**Given exercise**
Separate out the lines that hold "caption".

Start of Records provided

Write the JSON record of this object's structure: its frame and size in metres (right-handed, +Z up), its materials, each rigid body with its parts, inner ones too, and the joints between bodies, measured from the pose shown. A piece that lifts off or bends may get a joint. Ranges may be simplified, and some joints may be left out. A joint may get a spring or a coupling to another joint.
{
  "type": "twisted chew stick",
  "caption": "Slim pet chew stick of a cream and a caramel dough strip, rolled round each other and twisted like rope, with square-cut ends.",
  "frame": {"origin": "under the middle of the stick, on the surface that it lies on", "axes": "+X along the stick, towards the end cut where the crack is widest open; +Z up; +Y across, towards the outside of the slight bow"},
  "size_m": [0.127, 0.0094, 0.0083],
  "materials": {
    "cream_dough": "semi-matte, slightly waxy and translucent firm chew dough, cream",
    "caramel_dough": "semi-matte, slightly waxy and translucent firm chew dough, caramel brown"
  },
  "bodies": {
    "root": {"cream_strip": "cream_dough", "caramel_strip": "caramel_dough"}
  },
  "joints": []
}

End of Records provided
Start of Records provided

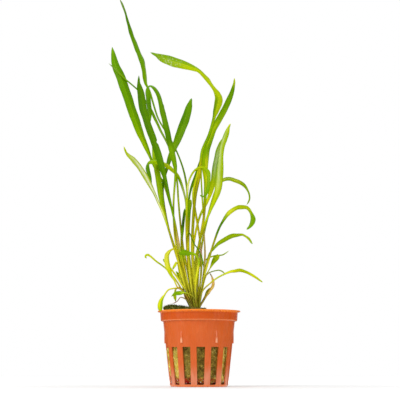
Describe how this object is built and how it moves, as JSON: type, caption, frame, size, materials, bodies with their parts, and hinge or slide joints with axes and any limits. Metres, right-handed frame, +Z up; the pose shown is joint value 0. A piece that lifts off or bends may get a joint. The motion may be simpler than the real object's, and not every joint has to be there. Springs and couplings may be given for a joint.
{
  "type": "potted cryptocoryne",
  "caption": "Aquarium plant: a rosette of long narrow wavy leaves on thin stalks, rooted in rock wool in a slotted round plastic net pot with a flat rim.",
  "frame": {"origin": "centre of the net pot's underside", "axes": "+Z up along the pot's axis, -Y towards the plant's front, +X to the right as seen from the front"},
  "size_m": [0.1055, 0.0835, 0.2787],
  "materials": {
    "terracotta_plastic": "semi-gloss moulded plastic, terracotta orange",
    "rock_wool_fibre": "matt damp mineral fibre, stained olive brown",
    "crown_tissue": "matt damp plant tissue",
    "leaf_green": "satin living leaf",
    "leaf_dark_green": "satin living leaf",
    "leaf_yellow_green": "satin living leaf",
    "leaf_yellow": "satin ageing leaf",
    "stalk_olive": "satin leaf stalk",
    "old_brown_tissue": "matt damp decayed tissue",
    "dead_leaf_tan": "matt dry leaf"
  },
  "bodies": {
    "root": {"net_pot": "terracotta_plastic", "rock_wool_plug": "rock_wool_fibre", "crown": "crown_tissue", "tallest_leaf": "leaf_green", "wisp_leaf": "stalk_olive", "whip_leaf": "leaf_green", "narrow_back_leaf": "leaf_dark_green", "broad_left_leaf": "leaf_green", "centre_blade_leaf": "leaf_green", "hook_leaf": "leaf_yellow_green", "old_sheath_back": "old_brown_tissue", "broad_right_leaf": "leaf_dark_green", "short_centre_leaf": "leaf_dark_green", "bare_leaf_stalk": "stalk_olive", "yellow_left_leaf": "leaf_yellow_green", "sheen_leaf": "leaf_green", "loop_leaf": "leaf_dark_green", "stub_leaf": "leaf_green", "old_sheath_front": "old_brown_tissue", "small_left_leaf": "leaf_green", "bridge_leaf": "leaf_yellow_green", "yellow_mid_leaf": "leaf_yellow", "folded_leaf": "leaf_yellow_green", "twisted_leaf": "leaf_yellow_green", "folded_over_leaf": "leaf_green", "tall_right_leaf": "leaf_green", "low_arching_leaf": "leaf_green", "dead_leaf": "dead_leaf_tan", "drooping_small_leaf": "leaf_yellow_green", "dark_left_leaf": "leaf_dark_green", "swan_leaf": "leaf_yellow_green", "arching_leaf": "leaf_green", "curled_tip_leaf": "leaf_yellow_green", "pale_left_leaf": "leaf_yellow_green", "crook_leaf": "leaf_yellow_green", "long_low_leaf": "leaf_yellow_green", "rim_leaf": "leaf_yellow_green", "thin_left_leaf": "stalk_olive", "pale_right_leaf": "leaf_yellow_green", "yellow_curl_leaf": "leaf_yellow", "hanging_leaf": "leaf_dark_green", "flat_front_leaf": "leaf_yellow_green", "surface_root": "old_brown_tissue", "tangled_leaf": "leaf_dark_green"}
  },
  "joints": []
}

End of Records provided

**Solution to this task**
  "caption": "Slim pet chew stick of a cream and a caramel dough strip, rolled round each other and twisted like rope, with square-cut ends.",
Describe how this object is built and how it moves, as JSON: type, caption, frame, size, materials, bodies with their parts, and hinge or slide joints with axes and any limits. Metres, right-handed frame, +Z up; the pose shown is joint value 0. A piece that lifts off or bends may get a joint. The motion may be simpler than the real object's, and not every joint has to be there. Springs and couplings may be given for a joint.
  "caption": "Aquarium plant: a rosette of long narrow wavy leaves on thin stalks, rooted in rock wool in a slotted round plastic net pot with a flat rim.",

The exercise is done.